Show all lines holding "bodies".
****************************************
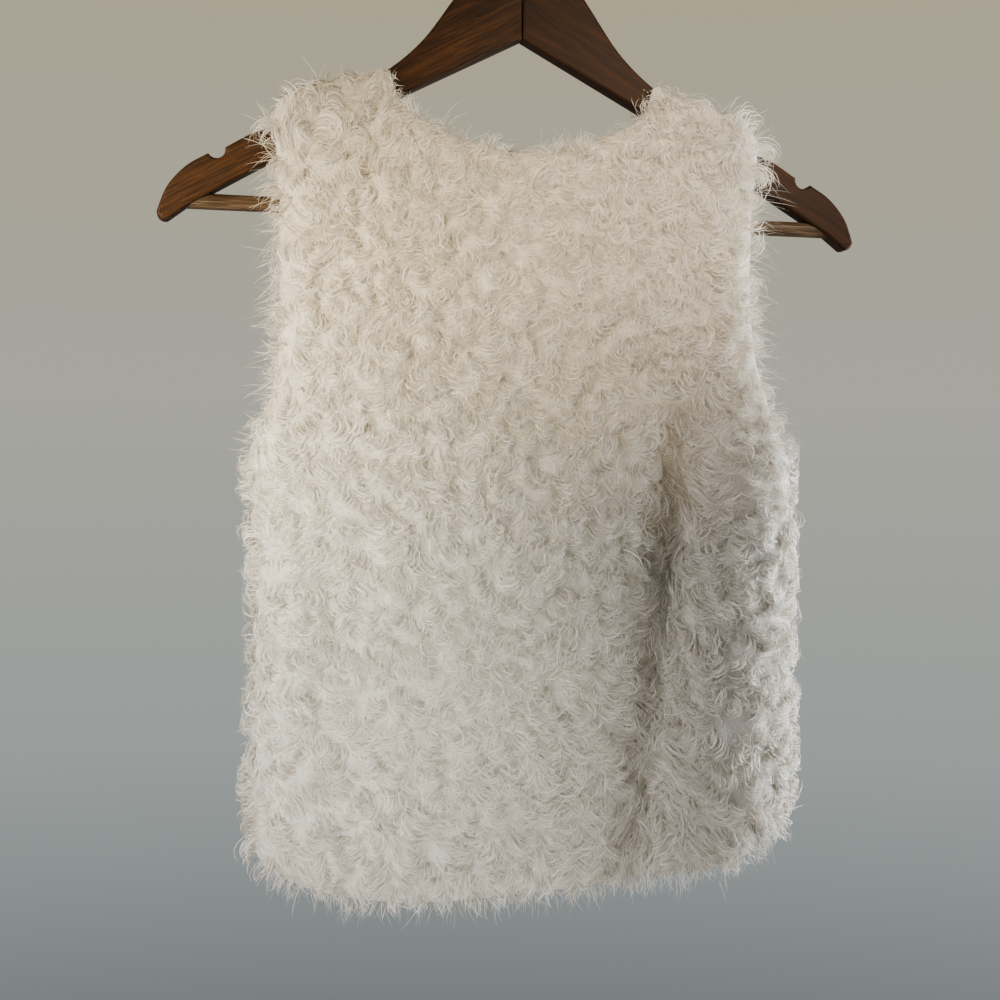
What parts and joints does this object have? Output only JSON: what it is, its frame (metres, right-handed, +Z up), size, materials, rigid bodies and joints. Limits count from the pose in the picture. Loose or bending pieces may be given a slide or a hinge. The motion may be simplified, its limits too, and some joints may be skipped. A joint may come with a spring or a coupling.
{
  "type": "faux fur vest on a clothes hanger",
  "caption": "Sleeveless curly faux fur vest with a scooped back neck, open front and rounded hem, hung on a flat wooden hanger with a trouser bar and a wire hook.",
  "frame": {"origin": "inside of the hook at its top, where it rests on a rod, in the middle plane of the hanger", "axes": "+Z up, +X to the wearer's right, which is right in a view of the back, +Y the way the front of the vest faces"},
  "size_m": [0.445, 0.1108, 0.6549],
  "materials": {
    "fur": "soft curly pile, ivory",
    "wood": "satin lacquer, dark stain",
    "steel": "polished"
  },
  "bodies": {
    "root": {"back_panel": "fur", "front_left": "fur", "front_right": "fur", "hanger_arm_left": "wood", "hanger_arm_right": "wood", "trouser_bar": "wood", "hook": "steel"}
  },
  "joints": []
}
****************************************
* REPLY
What parts and joints does this object have? Output only JSON: what it is, its frame (metres, right-handed, +Z up), size, materials, rigid bodies and joints. Limits count from the pose in the picture. Loose or bending pieces may be given a slide or a hinge. The motion may be simplified, its limits too, and some joints may be skipped. A joint may come with a spring or a coupling.
  "bodies": {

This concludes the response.